* BEGIN DATA RECORDS *

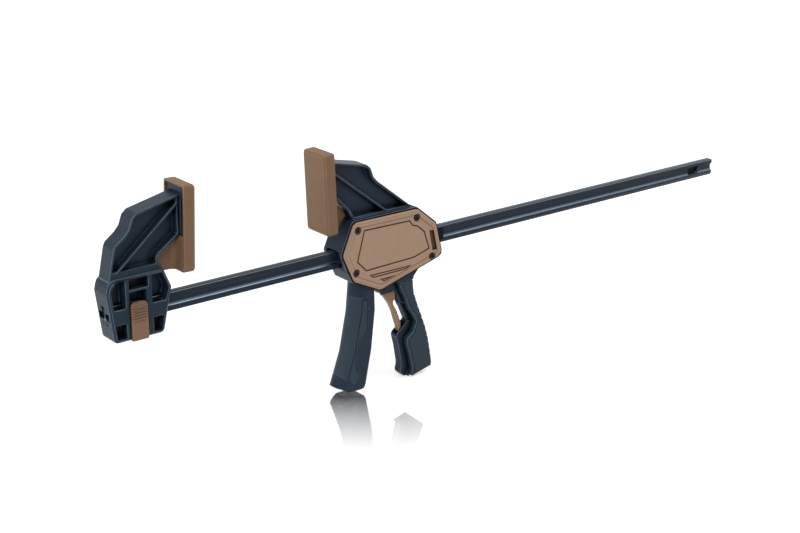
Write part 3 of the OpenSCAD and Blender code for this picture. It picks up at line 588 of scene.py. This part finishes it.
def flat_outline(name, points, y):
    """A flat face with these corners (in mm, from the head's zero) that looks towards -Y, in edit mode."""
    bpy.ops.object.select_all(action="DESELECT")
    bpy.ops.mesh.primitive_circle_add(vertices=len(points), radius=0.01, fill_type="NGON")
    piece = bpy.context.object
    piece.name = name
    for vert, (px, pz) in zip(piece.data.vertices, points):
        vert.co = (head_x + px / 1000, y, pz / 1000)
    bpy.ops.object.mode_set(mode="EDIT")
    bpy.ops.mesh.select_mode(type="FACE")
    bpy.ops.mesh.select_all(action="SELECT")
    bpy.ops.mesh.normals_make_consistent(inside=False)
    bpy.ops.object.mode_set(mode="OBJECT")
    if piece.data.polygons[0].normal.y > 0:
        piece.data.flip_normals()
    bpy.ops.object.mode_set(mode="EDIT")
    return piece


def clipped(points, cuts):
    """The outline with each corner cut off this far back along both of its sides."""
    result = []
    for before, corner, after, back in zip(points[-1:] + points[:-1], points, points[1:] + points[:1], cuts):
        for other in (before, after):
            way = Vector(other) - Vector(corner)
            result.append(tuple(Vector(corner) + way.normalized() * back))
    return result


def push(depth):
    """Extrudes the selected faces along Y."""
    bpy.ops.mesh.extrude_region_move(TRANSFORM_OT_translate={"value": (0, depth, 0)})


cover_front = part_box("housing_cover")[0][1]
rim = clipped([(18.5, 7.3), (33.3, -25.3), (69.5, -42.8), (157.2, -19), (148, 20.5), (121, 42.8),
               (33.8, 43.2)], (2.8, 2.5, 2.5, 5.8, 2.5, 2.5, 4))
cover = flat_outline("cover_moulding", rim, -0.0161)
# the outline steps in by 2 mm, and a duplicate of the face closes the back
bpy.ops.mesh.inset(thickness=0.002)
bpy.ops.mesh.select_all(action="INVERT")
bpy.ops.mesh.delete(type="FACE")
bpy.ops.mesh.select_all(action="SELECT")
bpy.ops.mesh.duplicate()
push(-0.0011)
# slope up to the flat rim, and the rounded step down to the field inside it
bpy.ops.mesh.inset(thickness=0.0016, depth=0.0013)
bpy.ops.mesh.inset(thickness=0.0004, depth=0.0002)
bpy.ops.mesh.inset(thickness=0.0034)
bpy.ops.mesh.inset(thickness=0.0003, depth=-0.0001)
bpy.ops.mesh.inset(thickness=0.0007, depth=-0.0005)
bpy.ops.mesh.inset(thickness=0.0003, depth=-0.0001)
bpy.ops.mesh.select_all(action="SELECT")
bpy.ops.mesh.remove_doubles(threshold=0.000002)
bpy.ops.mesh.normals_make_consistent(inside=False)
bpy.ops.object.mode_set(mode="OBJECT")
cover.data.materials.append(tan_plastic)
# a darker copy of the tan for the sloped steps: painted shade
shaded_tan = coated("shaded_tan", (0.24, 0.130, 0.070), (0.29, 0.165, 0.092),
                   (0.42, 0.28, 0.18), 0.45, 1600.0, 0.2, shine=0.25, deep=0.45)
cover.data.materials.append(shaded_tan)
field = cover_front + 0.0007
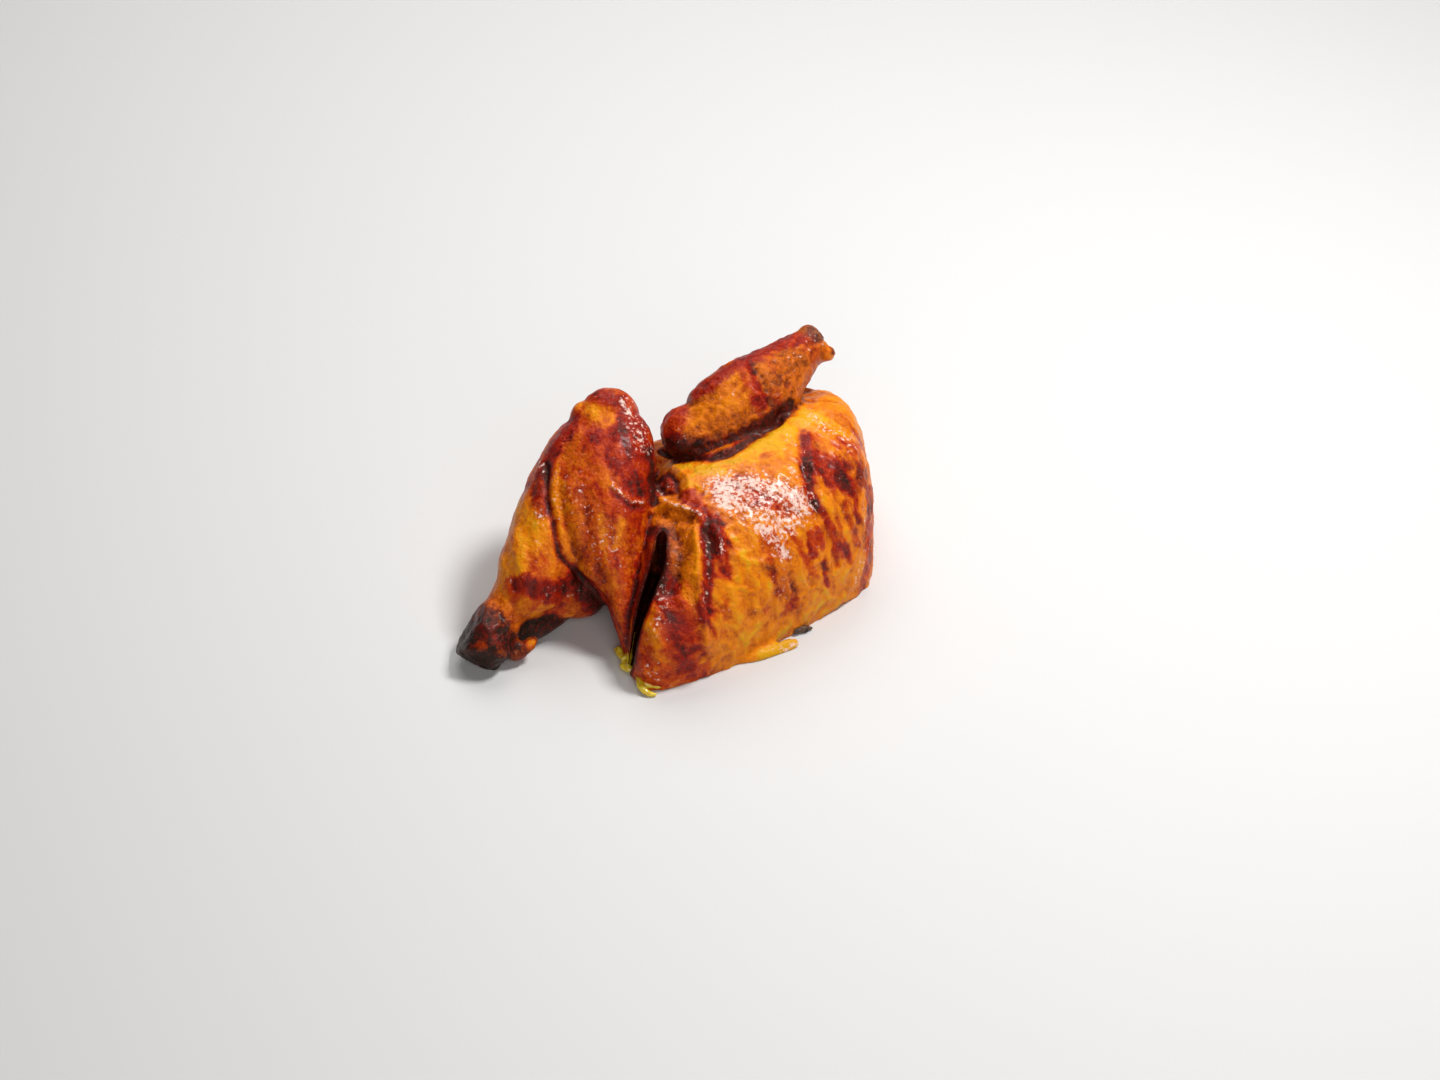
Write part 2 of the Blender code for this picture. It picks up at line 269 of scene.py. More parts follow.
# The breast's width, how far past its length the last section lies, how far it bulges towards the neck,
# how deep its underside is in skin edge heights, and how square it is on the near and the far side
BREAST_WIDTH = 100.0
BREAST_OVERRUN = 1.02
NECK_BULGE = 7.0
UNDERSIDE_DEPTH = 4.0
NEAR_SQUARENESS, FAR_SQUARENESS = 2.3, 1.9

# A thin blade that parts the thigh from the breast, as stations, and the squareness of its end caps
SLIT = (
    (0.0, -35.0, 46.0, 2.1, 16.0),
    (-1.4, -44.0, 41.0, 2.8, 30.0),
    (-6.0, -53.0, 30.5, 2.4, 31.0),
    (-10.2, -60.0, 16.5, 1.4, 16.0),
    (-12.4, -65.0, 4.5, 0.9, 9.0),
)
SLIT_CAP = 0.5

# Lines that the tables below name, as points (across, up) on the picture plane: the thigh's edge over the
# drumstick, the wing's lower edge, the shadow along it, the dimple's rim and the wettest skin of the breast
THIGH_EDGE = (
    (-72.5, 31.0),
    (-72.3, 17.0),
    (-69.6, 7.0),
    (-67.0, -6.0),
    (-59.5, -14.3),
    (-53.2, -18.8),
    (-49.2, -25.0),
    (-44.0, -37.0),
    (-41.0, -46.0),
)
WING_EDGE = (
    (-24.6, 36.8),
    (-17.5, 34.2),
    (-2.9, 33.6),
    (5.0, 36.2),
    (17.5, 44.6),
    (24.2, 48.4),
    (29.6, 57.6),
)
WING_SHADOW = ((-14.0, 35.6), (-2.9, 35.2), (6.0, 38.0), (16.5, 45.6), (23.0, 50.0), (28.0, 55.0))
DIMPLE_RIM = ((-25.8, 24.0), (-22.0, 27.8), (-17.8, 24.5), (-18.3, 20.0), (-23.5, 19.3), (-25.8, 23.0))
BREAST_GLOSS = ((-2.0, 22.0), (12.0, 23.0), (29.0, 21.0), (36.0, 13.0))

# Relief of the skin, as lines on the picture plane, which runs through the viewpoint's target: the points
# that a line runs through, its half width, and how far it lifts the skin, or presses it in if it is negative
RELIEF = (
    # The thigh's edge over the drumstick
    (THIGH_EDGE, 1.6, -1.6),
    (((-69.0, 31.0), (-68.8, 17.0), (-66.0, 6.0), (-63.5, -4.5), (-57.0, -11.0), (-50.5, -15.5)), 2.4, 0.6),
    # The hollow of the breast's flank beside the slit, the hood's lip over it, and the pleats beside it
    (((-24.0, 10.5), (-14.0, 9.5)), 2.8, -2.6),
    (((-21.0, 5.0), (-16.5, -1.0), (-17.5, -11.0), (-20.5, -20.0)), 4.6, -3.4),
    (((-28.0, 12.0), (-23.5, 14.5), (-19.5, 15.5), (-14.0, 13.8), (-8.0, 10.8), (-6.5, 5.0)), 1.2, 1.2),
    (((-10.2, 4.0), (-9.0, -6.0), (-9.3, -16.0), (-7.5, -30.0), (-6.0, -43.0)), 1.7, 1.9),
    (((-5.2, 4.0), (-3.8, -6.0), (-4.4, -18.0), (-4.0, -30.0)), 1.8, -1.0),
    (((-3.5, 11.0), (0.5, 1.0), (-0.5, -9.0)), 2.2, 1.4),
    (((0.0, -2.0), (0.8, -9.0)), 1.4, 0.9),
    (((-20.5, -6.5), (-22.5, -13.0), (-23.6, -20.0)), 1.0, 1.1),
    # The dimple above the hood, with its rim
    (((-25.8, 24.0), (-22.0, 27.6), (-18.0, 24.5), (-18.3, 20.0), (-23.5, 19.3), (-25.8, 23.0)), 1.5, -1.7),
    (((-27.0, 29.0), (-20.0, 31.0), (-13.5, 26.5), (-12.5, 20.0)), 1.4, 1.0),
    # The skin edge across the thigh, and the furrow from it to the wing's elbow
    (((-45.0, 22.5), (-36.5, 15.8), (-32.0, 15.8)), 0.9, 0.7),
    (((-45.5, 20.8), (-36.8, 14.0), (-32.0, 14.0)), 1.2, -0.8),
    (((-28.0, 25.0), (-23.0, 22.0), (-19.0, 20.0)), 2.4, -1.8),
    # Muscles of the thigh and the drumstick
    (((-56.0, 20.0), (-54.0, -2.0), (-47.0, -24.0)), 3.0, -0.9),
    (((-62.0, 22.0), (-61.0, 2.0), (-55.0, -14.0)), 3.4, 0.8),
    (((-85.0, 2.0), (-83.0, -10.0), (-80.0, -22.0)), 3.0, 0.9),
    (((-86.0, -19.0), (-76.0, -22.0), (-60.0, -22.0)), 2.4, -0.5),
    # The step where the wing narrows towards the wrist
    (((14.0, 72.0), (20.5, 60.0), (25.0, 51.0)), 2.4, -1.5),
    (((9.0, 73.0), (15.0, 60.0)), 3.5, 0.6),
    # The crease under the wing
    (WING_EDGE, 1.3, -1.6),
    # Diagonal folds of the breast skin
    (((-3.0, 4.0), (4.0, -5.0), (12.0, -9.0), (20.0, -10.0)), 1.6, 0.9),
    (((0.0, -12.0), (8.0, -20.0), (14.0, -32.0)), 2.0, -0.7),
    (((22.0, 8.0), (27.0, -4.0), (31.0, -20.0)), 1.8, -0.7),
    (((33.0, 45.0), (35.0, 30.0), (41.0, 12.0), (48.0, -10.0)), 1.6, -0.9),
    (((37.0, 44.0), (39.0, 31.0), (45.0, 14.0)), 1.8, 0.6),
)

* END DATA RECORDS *

-- TASK GOAL --
Collect from the data above every line that includes "picture".

-- EXERCISE OUTPUT --
Write part 3 of the OpenSCAD and Blender code for this picture. It picks up at line 588 of scene.py. This part finishes it.
Write part 2 of the Blender code for this picture. It picks up at line 269 of scene.py. More parts follow.
# Lines that the tables below name, as points (across, up) on the picture plane: the thigh's edge over the
# Relief of the skin, as lines on the picture plane, which runs through the viewpoint's target: the points